** START OF Raw data **
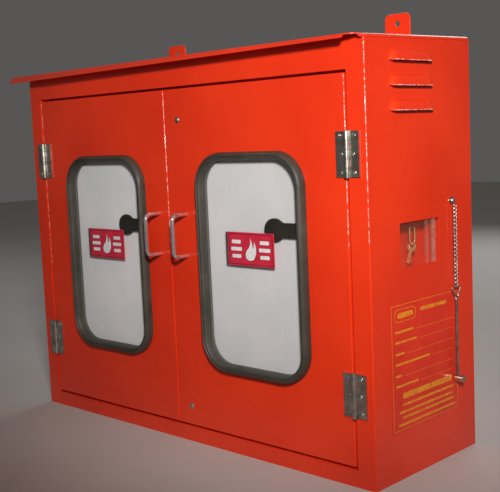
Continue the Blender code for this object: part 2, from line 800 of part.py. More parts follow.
def make_key(x, y, z):
    """A flat key that hangs from the wire at x, y, z: a bow with a hole, a blade and a bit."""
    bow_r = 7 * MM
    hole_r = 3.2 * MM
    rim = 1.6 * MM
    bow = arc((0, 0), bow_r, -70, 250, 14)
    half = bow[0][0]
    foot = -24 * MM
    bit = 4.6 * MM
    outline = bow + [(-half, foot), (half, foot), (half, foot + 3 * MM)]
    outline += [(bit, foot + 3 * MM), (bit, foot + 7 * MM), (half, foot + 7 * MM)]
    hole = arc((0, bow_r - hole_r - rim), hole_r, 0, 330, 11)
    hang = Matrix.Translation((x, y, z))
    lean = Matrix.Rotation(math.radians(KEY_LEAN), 4, "Y")
    drop = Matrix.Translation((0, 0, rim - bow_r))
    plate("key", [outline, hole], 1.6 * MM, hang @ lean @ drop @ facing_front(0), BRASS)


def make_hammer():
    """Screw, chain in three lengths, ring and a small hammer, hanging beside the key box."""
    face = HALF + GAP
    profile = ((0.0, 6.2), (2.6, 5.6), (4.4, 4.2), (4.8, 3.4), (2.0, 3.4))
    profile += ((2.0, 1.1), (5.4, 0.9), (5.4, 0.0), (0.0, 0.0))
    profile = [(r * MM, z * MM) for r, z in profile]
    screw_z = HANG_Z + 4.9 * MM
    turned("chain_screw", profile, (face, HANG_Y, screw_z), ZINC, 16, (0, math.radians(90), 0))

    top = HANG_Z
    for name in ("chain_upper", "chain_middle", "chain_lower"):
        chain_length(name, top)
        top -= CHAIN_PART

    # Triangular link in the plane of the side
    high = top - GAP - WIRE_R
    low = high - LINK_H
    half = LINK_W / 2
    right_end = [(half - 2 * MM, high), (half, high - 1 * MM), (half - 0.6 * MM, high - 2.6 * MM)]
    bottom = [(2.6 * MM, low + 0.2 * MM), (0.0, low), (-2.6 * MM, low + 0.2 * MM)]
    left_end = [(-y, z) for y, z in reversed(right_end)]
    path = right_end + bottom + left_end
    link = wire("hammer_link", [(HANG_X, HANG_Y + y, z) for y, z in path], WIRE_R, STEEL, 1)
    link.data.splines[0].use_cyclic_u = True

    # Handle with a small eye over the link's lowest point, then the head across its foot
    eye_r = 3 * MM
    eye_z = low + 2 * WIRE_R + 0.8 * MM - eye_r
    foot = eye_z - HAMMER_LENGTH
    path = arc((HANG_X, eye_z), eye_r, -60, 240, 12)
    path += [(HANG_X, eye_z - 4.5 * MM), (HANG_X, eye_z - 12 * MM)]
    wire("hammer_handle", [(x, HANG_Y, z) for x, z in path], WIRE_R, STEEL, 1)
    handle = as_mesh(bpy.data.objects["hammer_handle"], STEEL)
    rod_top = (HANG_X, HANG_Y, eye_z - 5 * MM)
    rod_foot = (HANG_X, HANG_Y, foot + 5 * MM + GAP)
    join(handle, cylinder("hammer_rod", rod_top, rod_foot, 2 * MM, cutter=True))
    head = (
        (0.0, 10.2),
        (4.2, 10.2),
        (5.0, 9.4),
        (5.0, -3.0),
        (3.6, -4.4),
        (0.0, -4.4),
    )
    profile = [(r * MM, z * MM) for r, z in head]
    turned("hammer_head", profile, (HANG_X, HANG_Y, foot), STEEL, 20, (0, math.radians(90), 0))


def chain_length(name, top):
    """A stretch of chain that hangs straight: a turned strand with a waist at each link."""
    length = CHAIN_PART - 0.8 * MM
    links = round(length / CHAIN_PITCH)
    pitch = length / links
    start = -0.4 * MM
    profile = [(0.0, start), (0.5 * MM, start)]
    for link in range(links):
        z = start - link * pitch
        profile.append((CHAIN_R, z - 0.3 * pitch))
        profile.append((CHAIN_R, z - 0.7 * pitch))
        if link < links - 1:
            profile.append((0.55 * CHAIN_R, z - pitch))
    profile += [(0.5 * MM, start - length), (0.0, start - length)]
    turned(name, profile, (HANG_X, HANG_Y, top), STEEL, 8)


def make_label():
    low = (HALF + GAP, LABEL_Y[0], LABEL_Z[0])
    high = (HALF + 2 * GAP, LABEL_Y[1], LABEL_Z[1])
    box("side_label", low, high, LABEL)


def make_inside():
    """Two hooks for rolled hose, and two spring clips for a branch pipe."""
    foot = BACK - SHEET - GAP
    thick = 4 * MM
    for side, sign in SIDES.items():
        arm = foot - 95 * MM
        outline = [
            (foot, 520 * MM),
            (foot - thick, 520 * MM),
            (foot - thick, 444 * MM),
            (arm + thick, 444 * MM),
            (arm + thick, 480 * MM),
            (arm, 480 * MM),
            (arm, 440 * MM),
            (foot, 440 * MM),
        ]
        x = sign * HOOK_X
        strip(f"hose_hook_{side}", outline, x - 14 * MM, x + 14 * MM, PAINT)
    for position, z in CLIP_ZS.items():
        centre = (0.0, foot - CLIP_R - 8 * MM)
        outer = arc(centre, CLIP_R + 2 * MM, -50, 230, 20)
        inner = arc(centre, CLIP_R, 230, -50, 20)
        clip = plate(f"pipe_clip_{position}", [outer + inner], 22 * MM, level(z), ZINC)
        low = (-9 * MM, foot - 7.5 * MM, z - 11 * MM)
        high = (9 * MM, foot, z + 11 * MM)
        join(clip, box(f"pipe_clip_{position}_post", low, high, cutter=True))


make_shell()
make_roof()
make_front_frame()
make_lugs()
for SIDE in SIDES:
    make_door(SIDE)
    make_glazing(SIDE)
    make_pane_fittings(SIDE)
    make_handle(SIDE)
    for POSITION in HINGE_ZS:
        make_hinge(SIDE, POSITION)
make_catches()
make_key_box()
make_hammer()
make_label()
make_inside()
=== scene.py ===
"""Looks of the fire hose cabinet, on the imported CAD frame: painted sheet skins with rounded bends, rubber
gaskets and pull tabs, flame signs, handles, hinge screws, chain links, a key loop and a data label."""

import json
import math
import random

import bmesh
import bpy
from mathutils import Matrix, Vector


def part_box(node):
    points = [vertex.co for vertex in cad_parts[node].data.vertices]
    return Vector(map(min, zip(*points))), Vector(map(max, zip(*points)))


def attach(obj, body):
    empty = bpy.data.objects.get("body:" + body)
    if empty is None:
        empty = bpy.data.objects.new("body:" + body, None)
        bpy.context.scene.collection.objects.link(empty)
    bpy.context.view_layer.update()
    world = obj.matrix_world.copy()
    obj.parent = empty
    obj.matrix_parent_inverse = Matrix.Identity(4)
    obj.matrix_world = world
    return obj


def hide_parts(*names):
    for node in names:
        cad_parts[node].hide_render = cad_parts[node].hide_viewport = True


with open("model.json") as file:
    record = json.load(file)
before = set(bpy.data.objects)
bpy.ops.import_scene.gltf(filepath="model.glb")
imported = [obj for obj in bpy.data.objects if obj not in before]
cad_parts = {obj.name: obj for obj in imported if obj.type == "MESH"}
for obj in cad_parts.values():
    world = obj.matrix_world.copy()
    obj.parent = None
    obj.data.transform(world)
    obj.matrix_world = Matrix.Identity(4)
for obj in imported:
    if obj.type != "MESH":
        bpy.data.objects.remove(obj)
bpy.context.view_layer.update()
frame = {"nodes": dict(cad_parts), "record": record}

MM = 0.001
SIDES = {"left": -1, "right": 1}
DICE = random.Random(4)


# --------------------------------------------------------------------------- sizes from the frame
def low(node):
    return Vector(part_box(node)[0])


def high(node):
    return Vector(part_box(node)[1])


FRONT = low("front_frame").y
HALF = high("front_frame").x
TOP = high("front_frame").z
SHEET = high("back_panel").y - low("back_panel").y
BEND = 1.8 * MM  # outer radius of the sheet's bends
LEAST_CORNER = 0.4 * MM
OPENING_CORNER = 0.5 * MM
PROUD = 0.15 * MM  # how far the frame's skin stands out from the CAD sheet it lies over
STOP = high("front_frame").y - SHEET  # front face of the doors' stops
STOP_WIDTH = 8 * MM
WINDOW_R = 51 * MM  # corner radius of a gasket's outline
SHEET_EDGE = 4 * MM  # from that outline to the door sheet's edge
TAB_W = 38 * MM  # width of a pull tab's oval head
LOUVRE_ZS = (501.5 * MM, 534 * MM, 567 * MM)
LOUVRE_REACH = 8 * MM
LOUVRE_LENGTH = 98 * MM
LOUVRE_END = 11 * MM  # length of a louvre's curved end
LOUVRE_Y = FRONT + 101 * MM
LIP_R = 0.85 * MM
# radius of the painted highlight tubes along the bends
HIGHLIGHT_TUBE_R = 0.75 * MM
DOOR_GAP = 2 * MM
OPENING = {
    "x": high("right_door_panel").x + DOOR_GAP,
    "low": low("left_door_panel").z - DOOR_GAP,
    "high": high("left_door_panel").z + DOOR_GAP,
}
LEAF_THICK = 2 * MM  # a hinge leaf's sheet
SCREW_R = 2.6 * MM
SCREW_SPOTS = ((11.5 * MM, 0.40), (10.0 * MM, 0.0), (11.5 * MM, -0.40))  # from the pin; part of the height
LINK_PITCH = 5.3 * MM
LINK_WIRE = 0.85 * MM  # radius of a chain link's wire
LINK_HALF_WIDTH = 2.1 * MM
LINK_TWIST = 0.55 * MM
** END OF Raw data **
Your task is to repeat the lines from the one containing "make_shell()" to the one containing "in imported if", both lines included. Leave out every other line.

- Answer to the problem:
make_shell()
make_roof()
make_front_frame()
make_lugs()
for SIDE in SIDES:
    make_door(SIDE)
    make_glazing(SIDE)
    make_pane_fittings(SIDE)
    make_handle(SIDE)
    for POSITION in HINGE_ZS:
        make_hinge(SIDE, POSITION)
make_catches()
make_key_box()
make_hammer()
make_label()
make_inside()
=== scene.py ===
"""Looks of the fire hose cabinet, on the imported CAD frame: painted sheet skins with rounded bends, rubber
gaskets and pull tabs, flame signs, handles, hinge screws, chain links, a key loop and a data label."""

import json
import math
import random

import bmesh
import bpy
from mathutils import Matrix, Vector


def part_box(node):
    points = [vertex.co for vertex in cad_parts[node].data.vertices]
    return Vector(map(min, zip(*points))), Vector(map(max, zip(*points)))


def attach(obj, body):
    empty = bpy.data.objects.get("body:" + body)
    if empty is None:
        empty = bpy.data.objects.new("body:" + body, None)
        bpy.context.scene.collection.objects.link(empty)
    bpy.context.view_layer.update()
    world = obj.matrix_world.copy()
    obj.parent = empty
    obj.matrix_parent_inverse = Matrix.Identity(4)
    obj.matrix_world = world
    return obj


def hide_parts(*names):
    for node in names:
        cad_parts[node].hide_render = cad_parts[node].hide_viewport = True


with open("model.json") as file:
    record = json.load(file)
before = set(bpy.data.objects)
bpy.ops.import_scene.gltf(filepath="model.glb")
imported = [obj for obj in bpy.data.objects if obj not in before]
cad_parts = {obj.name: obj for obj in imported if obj.type == "MESH"}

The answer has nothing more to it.